The original Glo-Bus competition began in September and students entered weekly decisions until the end of the simulation in early December. Then the special Glo-Bus Invitational began in mid-December, with an accelerated schedule of daily decisions. Both Bandelin and Ortner spent many hours analyzing, strategizing, and fretting over the virtual market.
“For each year (decision round) we would work on analyzing and deciding on our strategies anywhere from two to six hours,” says Ortner. “For each decision we would weigh the costs and benefits of our current strategy and changes in the competition. We would then have to decide if we wanted to keep or change our strategy.”
Throughout the competition, they worked with projected results, which would display projected revenues and losses and a net profit. They could also analyze through the projected results how each decision would affect their earnings per share, return on equity, image rating, and credit rating, and what the investor expectations were for these scoring measures.
“These were only projections and relying simply on the projections could cause undesirable results and surprises. It was important that we first decide on our strategy based on the competitive forces in the market, and then make sound business decisions. Once we had done that, it was time to look at our projected results and see how we could improve them,” says Bandelin.
Both Ortner and Bandelin say the competition, while a lot of work was fun and that they took away some important business lessons from the experience. Their instructor Kim Milnes is proud of their achievement.
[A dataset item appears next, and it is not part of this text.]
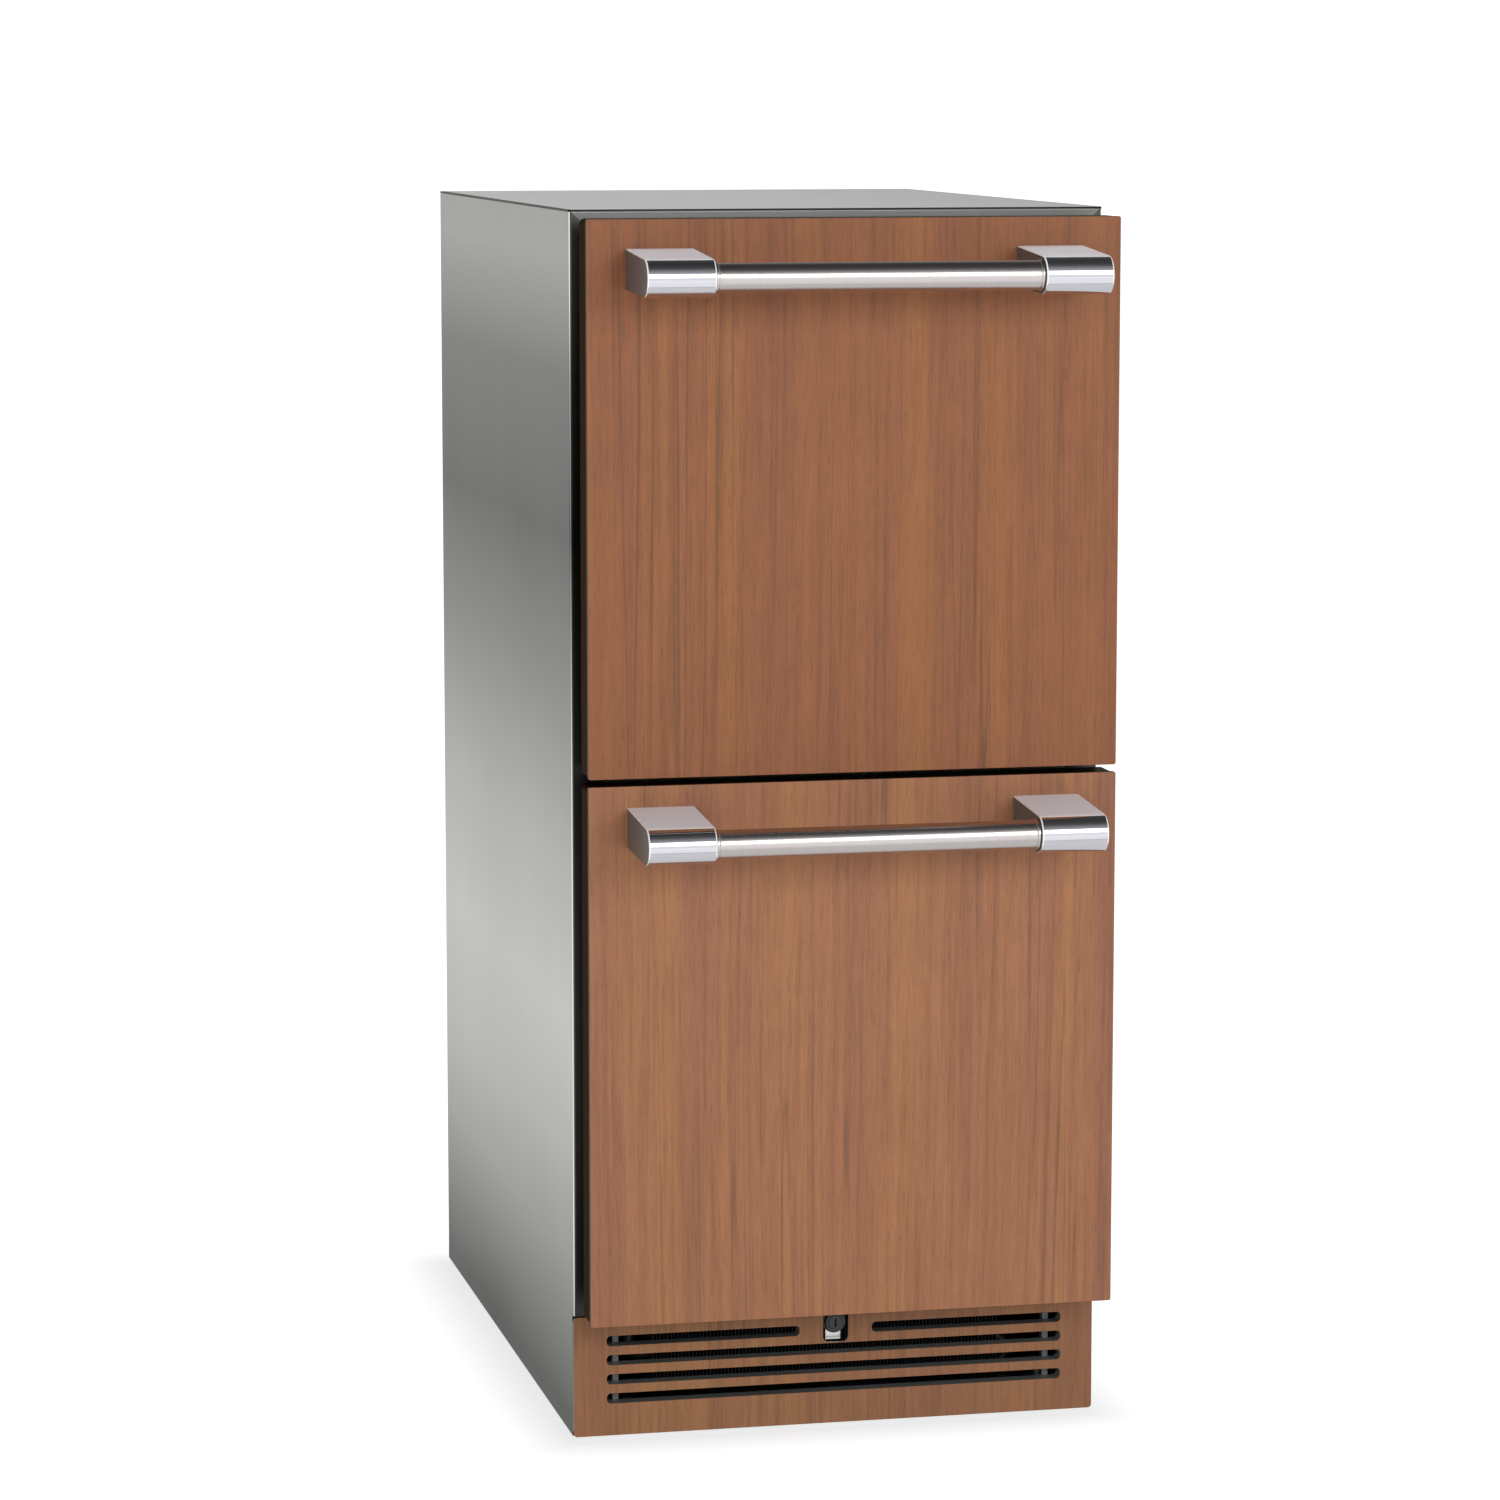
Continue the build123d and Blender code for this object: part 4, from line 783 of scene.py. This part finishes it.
def makeCoil(node, name, slot, finish, tubeSlot, rows):
    low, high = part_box(node)
    half = high.x - coil["tubeRadius"] - coil["bendReach"]
    size = (coil["finThick"], high.y - low.y, rows * coil["rowPitch"])
    count = int(2 * half / coil["finPitch"])
    base = (-count * coil["finPitch"] / 2, (low.y + high.y) / 2, (low.z + high.z) / 2)
    fins = grow(f"{name}Fins", finGroup, {"Count": count + 1, "Pitch": coil["finPitch"],
                                          "Plate": size, "Finish": finish}, [base])
    place(fins, "cabinet", slot, finish, node)
    heights = [low.z + coil["rowPitch"] * (i + 0.5) for i in range(rows)]
    columns = [low.y + (high.y - low.y) * share for share in (0.25, 0.75)]
    reach = high.x - coil["tubeRadius"]
    points, side = [], -1
    for y, order in zip(columns, (heights, heights[::-1])):
        for z in order:
            points += [(side * reach, y, z), (-side * reach, y, z)]
            side = -side
    edges = [(i, i + 1) for i in range(len(points) - 1)]
    tube = grow(f"{name}Tube", pipeGroup, {"Radius": coil["tubeRadius"], "Bend": coil["bend"],
                                           "Finish": slotFinish[tubeSlot]}, points, edges, 40)
    place(tube, "cabinet", tubeSlot, slotFinish[tubeSlot])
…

“In highly competitive tough economic times like these, effectively defining and implementing a company’s strategic direction is vital to its survival,” she says. “In education, so much of the discussion around issues like this is theoretical but to actually see these students putting the concepts into practice and achieving these results makes me confident that both these gentlemen will not just excel academically but will be making sound strategic decisions to help enterprises throughout their business careers.”
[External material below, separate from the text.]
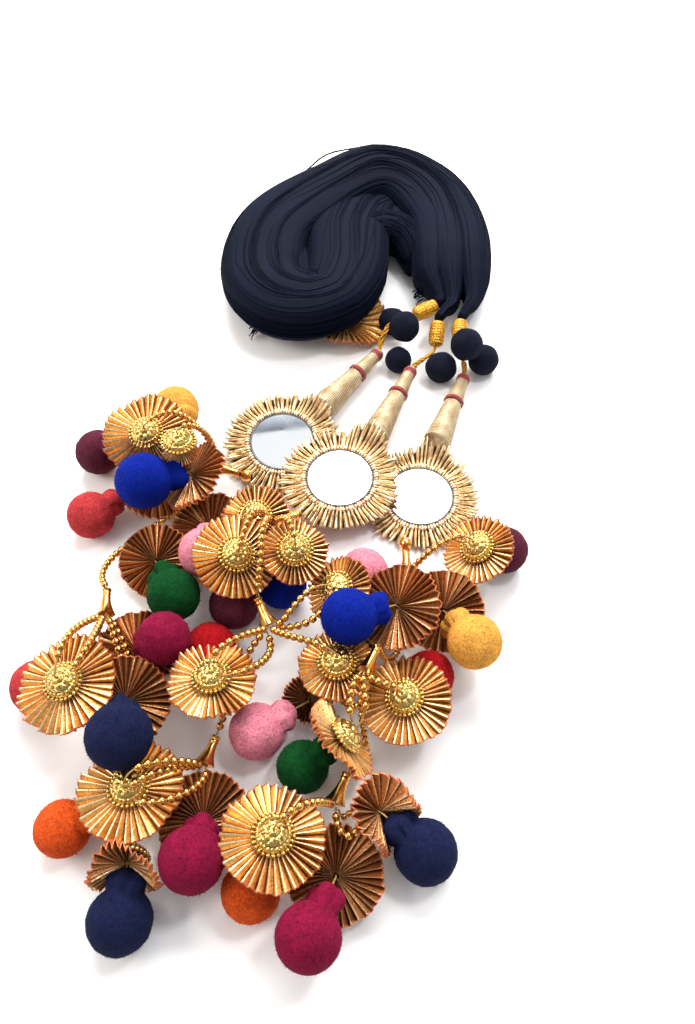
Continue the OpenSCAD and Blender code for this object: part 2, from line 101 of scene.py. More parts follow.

Ortner, a Maple Ridge resident, is in his third year of business studies and will graduate with his Business Administration diploma this spring. He plans on completing his Bachelor of Business Administration degree with a marketing option and eventually wants to hold a top-level marketing position for a large organization. Bandelin, an Abbotsford resident, is in his third year of the BBA program. He has focused his studies on marketing and business strategy and hopes to one day become the CEO of a large and successful company.
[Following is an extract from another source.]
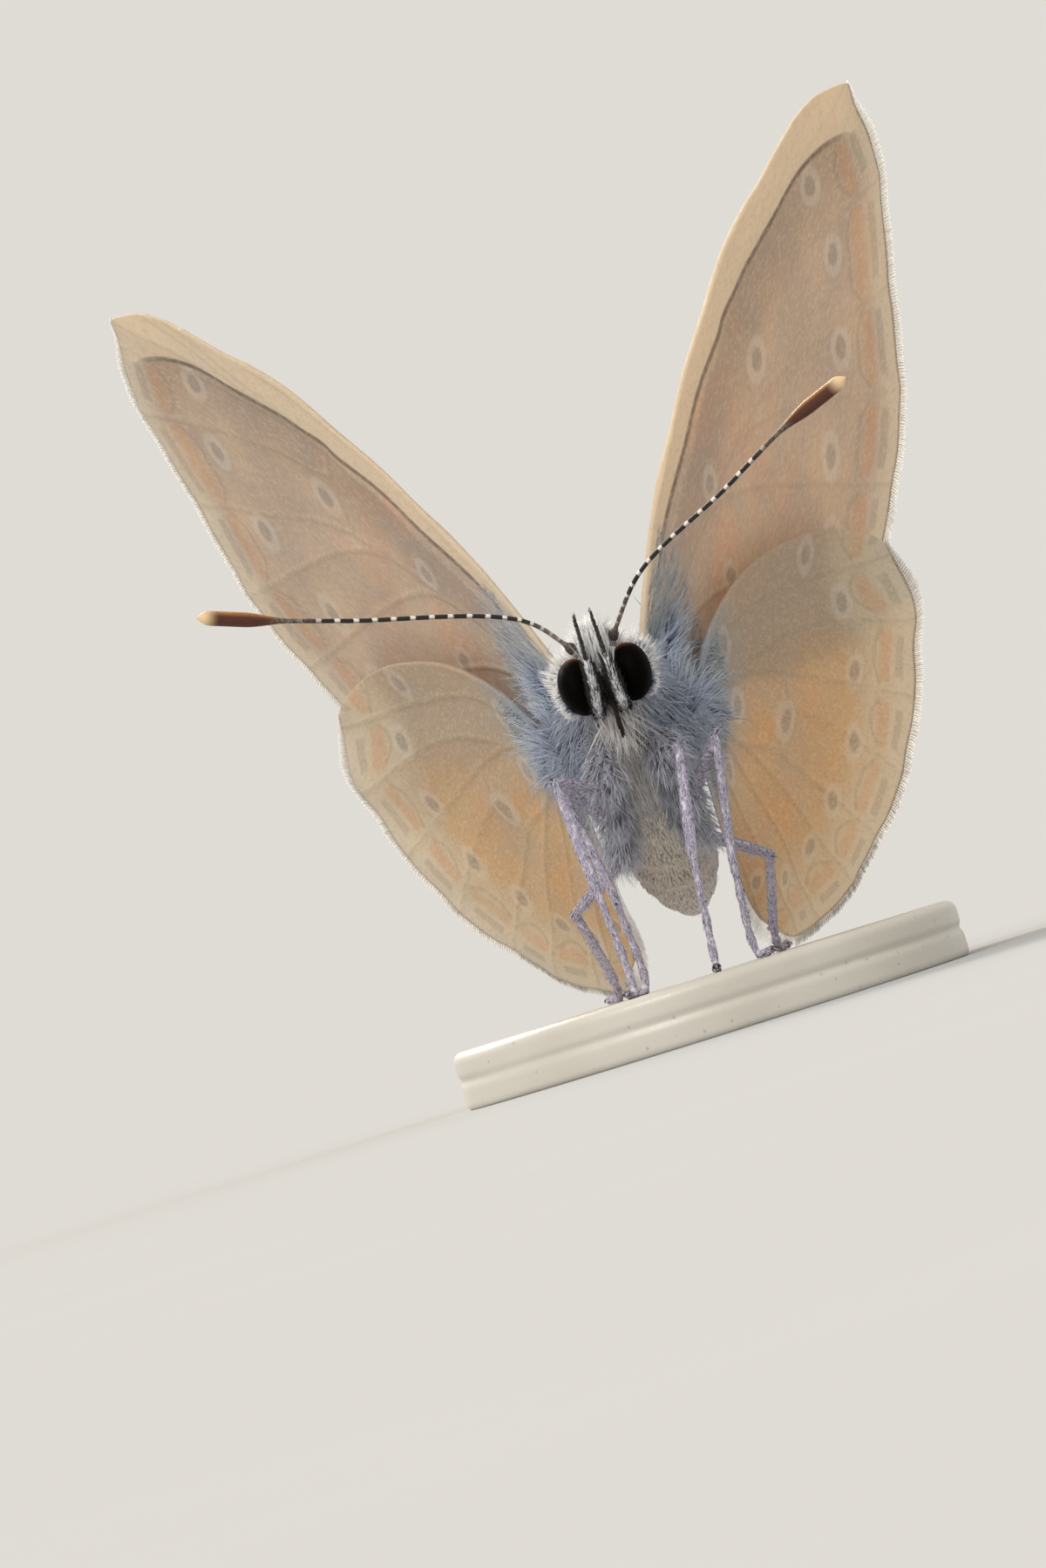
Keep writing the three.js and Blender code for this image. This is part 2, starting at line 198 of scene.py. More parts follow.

Milnes says there is no doubt in her mind that either will achieve their business goals.
“I expect to see Wayne and Richard’s names in the financial section of many of Canada’s newspapers in the near future, as leaders of their own companies or perhaps helping one of Canada’s enterprises take on the rest of the corporate world.”
UFV offers a diploma and bachelor degree in business administration along with specialized degrees in aviation, trades, and agriculture. UFV also offers a Canadian Bachelor of Business Administration program in Chandigarh, India, in collaboration with Sanatan Dharma College.